Antinuclear demonstrations, ecology, and political visits are all within bounds. Speed limits on the highways, however - that's really radical. None of the traditional parties would dare tamper with the German equivalent of motherhood, apple pie, and free access to guns.

Well, Social Democratic chairman Willy Brandt did try it once, back when he was chancellor and the first oil crisis reared its head. But look what happened to him. Although it may not have been the only thing that toppled him, it certainly didn't help keep him in the chancellery. The lesson was learned, and a decade later, it is only the Greens who have the chutzpah to suggest a 100 kilometer-per-hour (60 m.p.h.) ceiling on highways.

On the face of it, the proposal is deceptively rational. Those counterculture buffs are saying, look, every other European country has a speed limit. And we could arrest the killing of forests through acid rain by reducing the nitric oxide exhaust of cars by 13 percent. Moreover (according to Greens member of parliament Wolfgang Ehmke), autos are the ''greatest slaughterers of men in peacetime,'' ''the largest consumers of the countryside,'' the greatest air polluters in the city - and energy wasters to boot.

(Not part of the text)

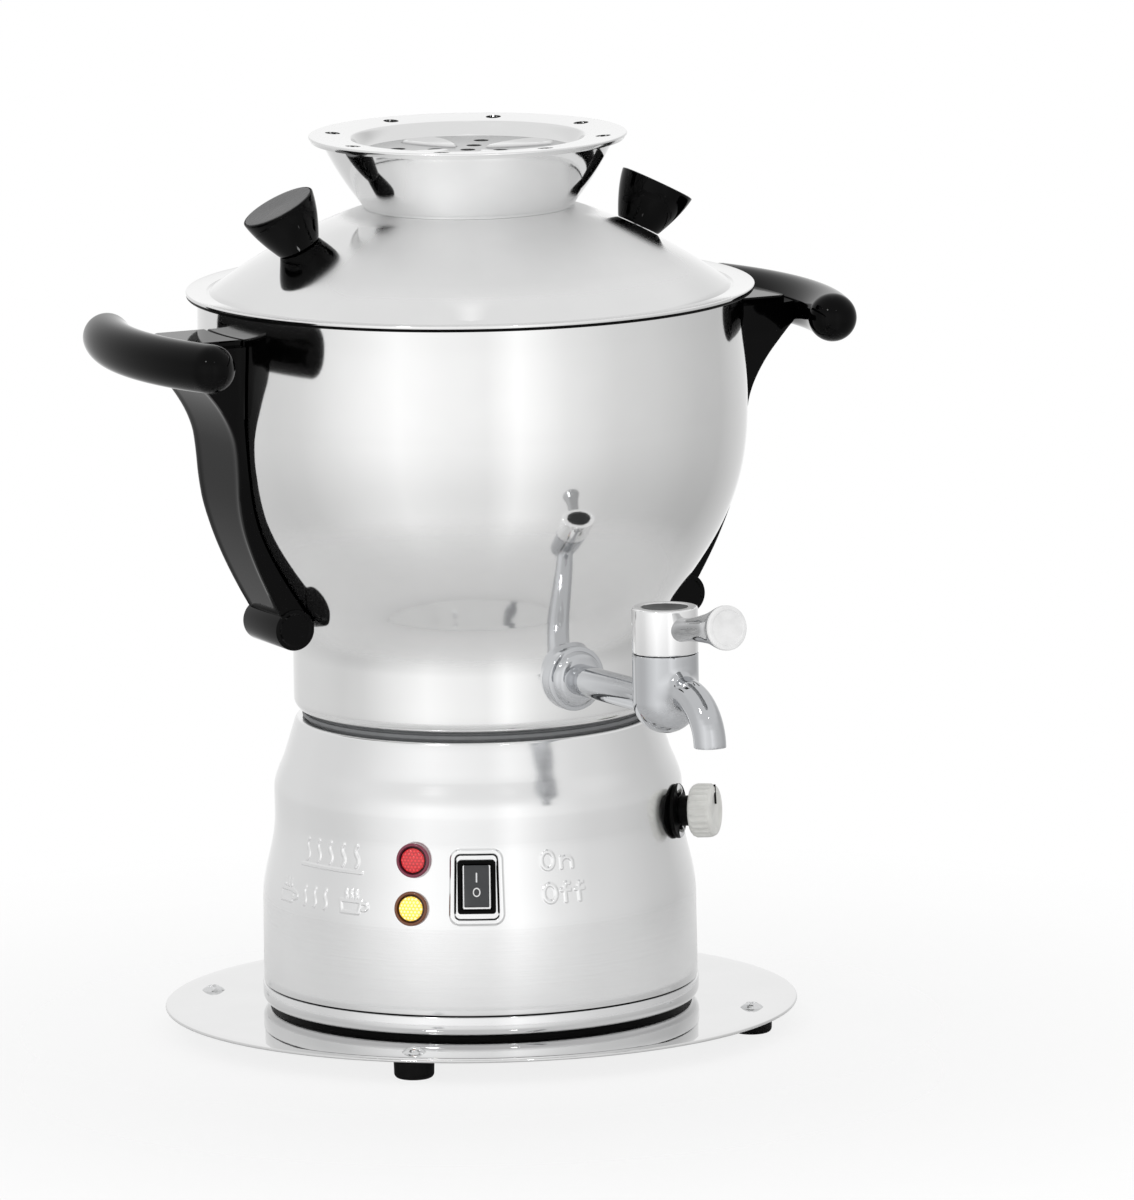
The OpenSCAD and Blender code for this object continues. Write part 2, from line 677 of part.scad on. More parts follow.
shank_r = 6;
rosette_r = 12.7;
rosette_t = 4.5;
wall_y = pot_foot_r + 2.6;         // where the rosette's flat back sits
tap_top_z = tap_z + 19.4;          // joint between the body and its cap
tap_low_z = tap_z - 12;
spout_bend_r = 19;
spout_drop = 13.5;
spout_y = tap_reach + 31.8;
spout_r = 6.3;
stem_r = 6;
module along_tap(r, y0, y1) {
    translate([0, -y0, tap_z]) rotate([90, 0, 0]) cylinder(r = r, h = y1 - y0);
}
module tap_body() {
    spout_z = tap_z + spout_bend_r - spout_drop;
    bend_y = spout_y - spout_bend_r;
    color([0.8, 0.81, 0.83]) difference() {
        union() {
            along_tap(shank_r, pot_foot_r - 12, wall_y);
            along_tap(neck_tube_r, wall_y - eps, tap_reach);
            translate([0, -tap_reach, tap_low_z + tap_r]) {
                cylinder(r = tap_r, h = tap_top_z - tap_low_z - tap_r);
                sphere(r = tap_r);
            }
            translate([0, -tap_reach, spout_z]) rotate([90, 0, 0])
                cylinder(r = spout_r, h = bend_y - tap_reach);
            translate([0, -bend_y, spout_z - spout_bend_r]) rotate([90, 0, -90])
                rotate_extrude(angle = 90) translate([spout_bend_r, 0])
                    circle(r = spout_r, $fn = 48);
        }
        along_tap(3.8, pot_foot_r - 13, tap_reach);
        translate([0, -tap_reach, tap_z - 4]) cylinder(r = stem_r + run_fit, h = 40);
        translate([0, -tap_reach, spout_z]) rotate([90, 0, 0])
            cylinder(r = outlet_bore_r, h = bend_y - tap_reach + eps);
        translate([0, -bend_y, spout_z - spout_bend_r]) rotate([90, 0, -90])
            rotate_extrude(angle = 90) translate([spout_bend_r, 0])
                circle(r = outlet_bore_r, $fn = 48);
        translate([0, -spout_y, spout_z - spout_bend_r - 1])
            cylinder(r = outlet_bore_r, h = 1 + eps);
    }
}
module tap_rosette() {
    color([0.8, 0.81, 0.83]) translate([0, -wall_y, tap_z]) rotate([90, 0, 0]) difference() {
        rotate_extrude() polygon(concat([[0, 0], [rosette_r, 0], [rosette_r, 0.9]],
            curve([rosette_r, 0.9], [rosette_r - 0.6, 2.6], [rosette_r - 3, 4],
                  [rosette_r - 5, rosette_t], 6),
            [[0, rosette_t]]));
        translate([0, 0, -1]) cylinder(r = neck_tube_r + 0.02, h = rosette_t + 2);
    }
}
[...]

The Greens won't succeed, though. The center-right coalition rejects such ''energy dirigisme'' and ''demonization of the auto'' and says there is no proof that nitric oxide would be cut 13 percent. What the Greens want to do (according to Christian Democrat August Hanz) is create a ''crawling-lane society.''

The Greens, undaunted, are on to other things. Over the weekend, seven of them were guests of Soviet officials in Moscow - and unfurled banners in Red Square reading ''immediate unilateral disarmament'' and ''honor human rights'' in a three-minute mini-demonstration. Now they're in East Germany doing a repeat performance there.

The Greens will probably succeed in their quest to slow down the Mercedeses and BMWs on the day they succeed in blocking new NATO missile deployments - or, as Soviet Premier Nikita Khrushchev used to say, when shrimps learn to whistle.